• Data shown:
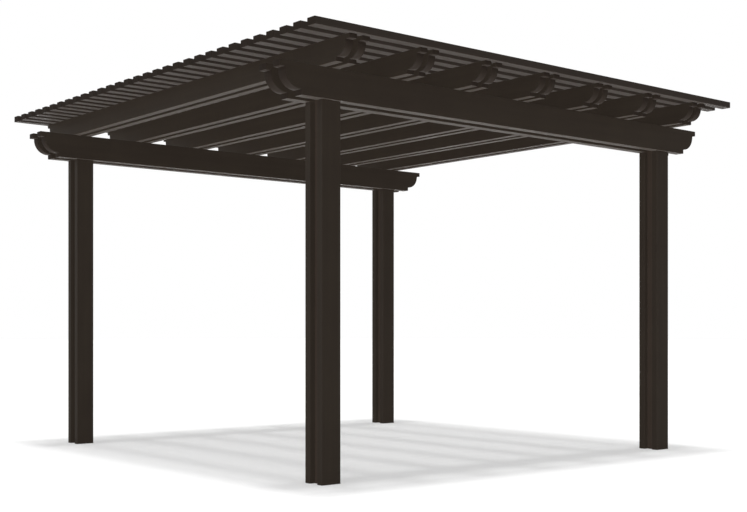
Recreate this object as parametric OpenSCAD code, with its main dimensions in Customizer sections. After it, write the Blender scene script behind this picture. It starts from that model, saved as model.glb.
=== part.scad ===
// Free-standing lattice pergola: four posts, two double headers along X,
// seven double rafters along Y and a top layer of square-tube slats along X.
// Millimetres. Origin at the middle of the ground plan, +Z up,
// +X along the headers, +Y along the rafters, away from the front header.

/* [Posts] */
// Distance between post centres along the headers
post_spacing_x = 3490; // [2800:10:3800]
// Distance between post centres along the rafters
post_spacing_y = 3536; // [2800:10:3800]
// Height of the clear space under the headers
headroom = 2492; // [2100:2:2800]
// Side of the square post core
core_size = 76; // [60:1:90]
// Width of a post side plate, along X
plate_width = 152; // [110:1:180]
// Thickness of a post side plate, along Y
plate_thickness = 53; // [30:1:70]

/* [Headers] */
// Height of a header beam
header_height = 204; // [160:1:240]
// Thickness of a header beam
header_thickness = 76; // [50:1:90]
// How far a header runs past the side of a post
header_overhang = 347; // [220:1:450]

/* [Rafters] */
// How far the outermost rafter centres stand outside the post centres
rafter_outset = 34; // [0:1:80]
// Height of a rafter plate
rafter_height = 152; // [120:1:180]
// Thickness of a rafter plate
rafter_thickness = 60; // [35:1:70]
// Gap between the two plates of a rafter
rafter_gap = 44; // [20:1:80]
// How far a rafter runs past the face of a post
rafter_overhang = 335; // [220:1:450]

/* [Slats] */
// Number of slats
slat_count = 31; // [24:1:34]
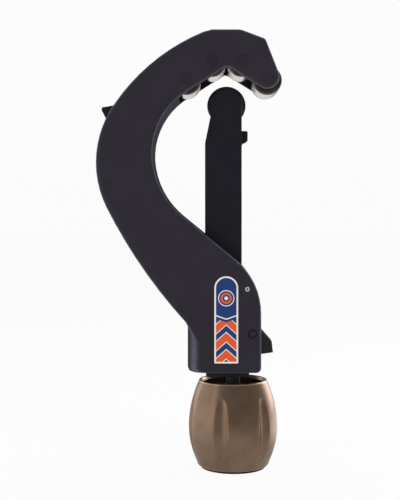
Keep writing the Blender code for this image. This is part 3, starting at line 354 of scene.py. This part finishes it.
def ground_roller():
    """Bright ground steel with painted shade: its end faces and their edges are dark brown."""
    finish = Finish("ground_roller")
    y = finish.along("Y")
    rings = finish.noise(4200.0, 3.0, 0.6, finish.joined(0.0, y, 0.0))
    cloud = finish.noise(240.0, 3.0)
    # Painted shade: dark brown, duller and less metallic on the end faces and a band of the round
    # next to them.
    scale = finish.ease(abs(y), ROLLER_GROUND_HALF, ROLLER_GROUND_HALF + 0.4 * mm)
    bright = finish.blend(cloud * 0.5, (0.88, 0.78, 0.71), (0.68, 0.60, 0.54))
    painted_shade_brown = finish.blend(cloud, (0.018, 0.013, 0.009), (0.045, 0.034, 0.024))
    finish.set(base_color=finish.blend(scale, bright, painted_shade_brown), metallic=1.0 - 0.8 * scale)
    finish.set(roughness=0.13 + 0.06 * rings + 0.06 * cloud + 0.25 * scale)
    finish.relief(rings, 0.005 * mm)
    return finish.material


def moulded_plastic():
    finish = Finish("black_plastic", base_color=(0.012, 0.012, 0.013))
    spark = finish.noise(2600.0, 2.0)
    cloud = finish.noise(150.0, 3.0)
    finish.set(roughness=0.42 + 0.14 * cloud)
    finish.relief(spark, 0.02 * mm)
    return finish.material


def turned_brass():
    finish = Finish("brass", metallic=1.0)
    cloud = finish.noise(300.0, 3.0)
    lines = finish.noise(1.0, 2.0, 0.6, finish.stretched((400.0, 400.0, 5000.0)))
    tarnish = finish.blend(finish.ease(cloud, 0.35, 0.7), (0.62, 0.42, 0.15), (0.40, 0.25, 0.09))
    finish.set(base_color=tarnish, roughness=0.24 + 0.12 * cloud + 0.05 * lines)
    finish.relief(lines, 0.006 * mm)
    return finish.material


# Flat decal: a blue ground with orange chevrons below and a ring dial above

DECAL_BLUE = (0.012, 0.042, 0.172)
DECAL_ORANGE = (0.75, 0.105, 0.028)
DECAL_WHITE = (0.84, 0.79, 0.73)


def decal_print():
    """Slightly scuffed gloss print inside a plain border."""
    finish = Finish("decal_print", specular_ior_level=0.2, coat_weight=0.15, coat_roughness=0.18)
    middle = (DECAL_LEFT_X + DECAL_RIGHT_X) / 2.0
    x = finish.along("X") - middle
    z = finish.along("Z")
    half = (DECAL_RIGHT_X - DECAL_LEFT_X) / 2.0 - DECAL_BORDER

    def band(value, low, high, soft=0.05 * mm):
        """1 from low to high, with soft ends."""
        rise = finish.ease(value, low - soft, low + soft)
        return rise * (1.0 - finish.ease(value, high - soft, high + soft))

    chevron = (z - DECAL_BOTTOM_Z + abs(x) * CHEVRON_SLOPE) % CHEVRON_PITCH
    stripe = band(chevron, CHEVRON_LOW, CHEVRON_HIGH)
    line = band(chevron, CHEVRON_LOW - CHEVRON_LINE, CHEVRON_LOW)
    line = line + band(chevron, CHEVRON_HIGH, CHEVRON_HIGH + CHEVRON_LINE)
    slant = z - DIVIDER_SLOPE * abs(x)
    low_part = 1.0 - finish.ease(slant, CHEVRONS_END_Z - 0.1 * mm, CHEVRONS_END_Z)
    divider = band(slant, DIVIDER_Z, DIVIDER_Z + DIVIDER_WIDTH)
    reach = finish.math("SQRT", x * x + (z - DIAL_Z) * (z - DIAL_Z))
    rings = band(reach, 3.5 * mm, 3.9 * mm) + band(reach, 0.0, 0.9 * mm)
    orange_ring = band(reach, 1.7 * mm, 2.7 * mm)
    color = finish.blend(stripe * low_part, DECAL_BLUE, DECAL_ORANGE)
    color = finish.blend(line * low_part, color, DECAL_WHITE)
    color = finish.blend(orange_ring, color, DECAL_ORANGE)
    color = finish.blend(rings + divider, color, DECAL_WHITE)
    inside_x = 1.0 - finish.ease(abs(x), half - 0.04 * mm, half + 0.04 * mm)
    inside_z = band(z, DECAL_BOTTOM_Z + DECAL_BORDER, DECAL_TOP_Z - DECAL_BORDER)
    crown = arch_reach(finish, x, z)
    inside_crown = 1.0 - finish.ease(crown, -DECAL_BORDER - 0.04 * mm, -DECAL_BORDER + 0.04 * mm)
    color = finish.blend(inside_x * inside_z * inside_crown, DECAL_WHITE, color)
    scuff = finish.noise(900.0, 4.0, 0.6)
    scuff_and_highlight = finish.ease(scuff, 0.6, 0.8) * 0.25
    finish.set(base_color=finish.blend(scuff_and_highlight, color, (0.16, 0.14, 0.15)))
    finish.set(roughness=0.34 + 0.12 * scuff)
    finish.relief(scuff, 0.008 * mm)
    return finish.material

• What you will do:
Restate the whole listing exactly, leaving out nothing.

• Exercise output:
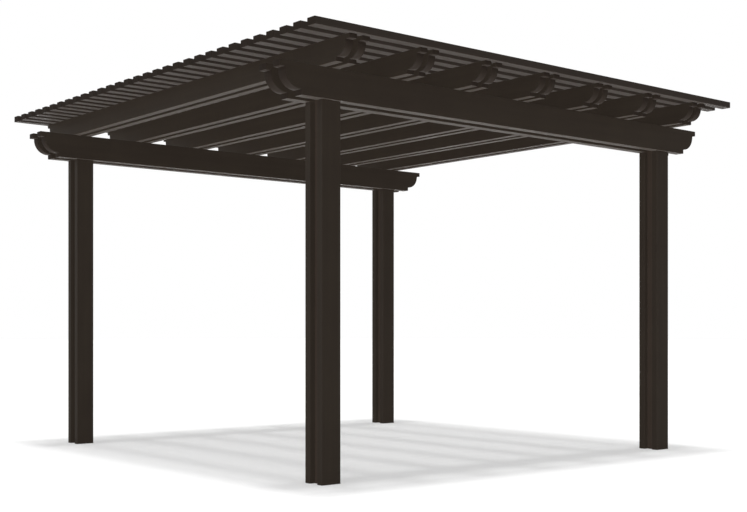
Recreate this object as parametric OpenSCAD code, with its main dimensions in Customizer sections. After it, write the Blender scene script behind this picture. It starts from that model, saved as model.glb.
=== part.scad ===
// Free-standing lattice pergola: four posts, two double headers along X,
// seven double rafters along Y and a top layer of square-tube slats along X.
// Millimetres. Origin at the middle of the ground plan, +Z up,
// +X along the headers, +Y along the rafters, away from the front header.

/* [Posts] */
// Distance between post centres along the headers
post_spacing_x = 3490; // [2800:10:3800]
// Distance between post centres along the rafters
post_spacing_y = 3536; // [2800:10:3800]
// Height of the clear space under the headers
headroom = 2492; // [2100:2:2800]
// Side of the square post core
core_size = 76; // [60:1:90]
// Width of a post side plate, along X
plate_width = 152; // [110:1:180]
// Thickness of a post side plate, along Y
plate_thickness = 53; // [30:1:70]

/* [Headers] */
// Height of a header beam
header_height = 204; // [160:1:240]
// Thickness of a header beam
header_thickness = 76; // [50:1:90]
// How far a header runs past the side of a post
header_overhang = 347; // [220:1:450]

/* [Rafters] */
// How far the outermost rafter centres stand outside the post centres
rafter_outset = 34; // [0:1:80]
// Height of a rafter plate
rafter_height = 152; // [120:1:180]
// Thickness of a rafter plate
rafter_thickness = 60; // [35:1:70]
// Gap between the two plates of a rafter
rafter_gap = 44; // [20:1:80]
// How far a rafter runs past the face of a post
rafter_overhang = 335; // [220:1:450]

/* [Slats] */
// Number of slats
slat_count = 31; // [24:1:34]
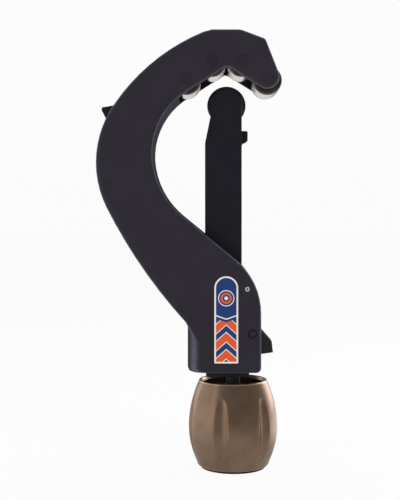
Keep writing the Blender code for this image. This is part 3, starting at line 354 of scene.py. This part finishes it.
def ground_roller():
    """Bright ground steel with painted shade: its end faces and their edges are dark brown."""
    finish = Finish("ground_roller")
    y = finish.along("Y")
    rings = finish.noise(4200.0, 3.0, 0.6, finish.joined(0.0, y, 0.0))
    cloud = finish.noise(240.0, 3.0)
    # Painted shade: dark brown, duller and less metallic on the end faces and a band of the round
    # next to them.
    scale = finish.ease(abs(y), ROLLER_GROUND_HALF, ROLLER_GROUND_HALF + 0.4 * mm)
    bright = finish.blend(cloud * 0.5, (0.88, 0.78, 0.71), (0.68, 0.60, 0.54))
    painted_shade_brown = finish.blend(cloud, (0.018, 0.013, 0.009), (0.045, 0.034, 0.024))
    finish.set(base_color=finish.blend(scale, bright, painted_shade_brown), metallic=1.0 - 0.8 * scale)
    finish.set(roughness=0.13 + 0.06 * rings + 0.06 * cloud + 0.25 * scale)
    finish.relief(rings, 0.005 * mm)
    return finish.material


def moulded_plastic():
    finish = Finish("black_plastic", base_color=(0.012, 0.012, 0.013))
    spark = finish.noise(2600.0, 2.0)
    cloud = finish.noise(150.0, 3.0)
    finish.set(roughness=0.42 + 0.14 * cloud)
    finish.relief(spark, 0.02 * mm)
    return finish.material


def turned_brass():
    finish = Finish("brass", metallic=1.0)
    cloud = finish.noise(300.0, 3.0)
    lines = finish.noise(1.0, 2.0, 0.6, finish.stretched((400.0, 400.0, 5000.0)))
    tarnish = finish.blend(finish.ease(cloud, 0.35, 0.7), (0.62, 0.42, 0.15), (0.40, 0.25, 0.09))
    finish.set(base_color=tarnish, roughness=0.24 + 0.12 * cloud + 0.05 * lines)
    finish.relief(lines, 0.006 * mm)
    return finish.material


# Flat decal: a blue ground with orange chevrons below and a ring dial above

DECAL_BLUE = (0.012, 0.042, 0.172)
DECAL_ORANGE = (0.75, 0.105, 0.028)
DECAL_WHITE = (0.84, 0.79, 0.73)


def decal_print():
    """Slightly scuffed gloss print inside a plain border."""
    finish = Finish("decal_print", specular_ior_level=0.2, coat_weight=0.15, coat_roughness=0.18)
    middle = (DECAL_LEFT_X + DECAL_RIGHT_X) / 2.0
    x = finish.along("X") - middle
    z = finish.along("Z")
    half = (DECAL_RIGHT_X - DECAL_LEFT_X) / 2.0 - DECAL_BORDER

    def band(value, low, high, soft=0.05 * mm):
        """1 from low to high, with soft ends."""
        rise = finish.ease(value, low - soft, low + soft)
        return rise * (1.0 - finish.ease(value, high - soft, high + soft))

    chevron = (z - DECAL_BOTTOM_Z + abs(x) * CHEVRON_SLOPE) % CHEVRON_PITCH
    stripe = band(chevron, CHEVRON_LOW, CHEVRON_HIGH)
    line = band(chevron, CHEVRON_LOW - CHEVRON_LINE, CHEVRON_LOW)
    line = line + band(chevron, CHEVRON_HIGH, CHEVRON_HIGH + CHEVRON_LINE)
    slant = z - DIVIDER_SLOPE * abs(x)
    low_part = 1.0 - finish.ease(slant, CHEVRONS_END_Z - 0.1 * mm, CHEVRONS_END_Z)
    divider = band(slant, DIVIDER_Z, DIVIDER_Z + DIVIDER_WIDTH)
    reach = finish.math("SQRT", x * x + (z - DIAL_Z) * (z - DIAL_Z))
    rings = band(reach, 3.5 * mm, 3.9 * mm) + band(reach, 0.0, 0.9 * mm)
    orange_ring = band(reach, 1.7 * mm, 2.7 * mm)
    color = finish.blend(stripe * low_part, DECAL_BLUE, DECAL_ORANGE)
    color = finish.blend(line * low_part, color, DECAL_WHITE)
    color = finish.blend(orange_ring, color, DECAL_ORANGE)
    color = finish.blend(rings + divider, color, DECAL_WHITE)
    inside_x = 1.0 - finish.ease(abs(x), half - 0.04 * mm, half + 0.04 * mm)
    inside_z = band(z, DECAL_BOTTOM_Z + DECAL_BORDER, DECAL_TOP_Z - DECAL_BORDER)
    crown = arch_reach(finish, x, z)
    inside_crown = 1.0 - finish.ease(crown, -DECAL_BORDER - 0.04 * mm, -DECAL_BORDER + 0.04 * mm)
    color = finish.blend(inside_x * inside_z * inside_crown, DECAL_WHITE, color)
    scuff = finish.noise(900.0, 4.0, 0.6)
    scuff_and_highlight = finish.ease(scuff, 0.6, 0.8) * 0.25
    finish.set(base_color=finish.blend(scuff_and_highlight, color, (0.16, 0.14, 0.15)))
    finish.set(roughness=0.34 + 0.12 * scuff)
    finish.relief(scuff, 0.008 * mm)
    return finish.material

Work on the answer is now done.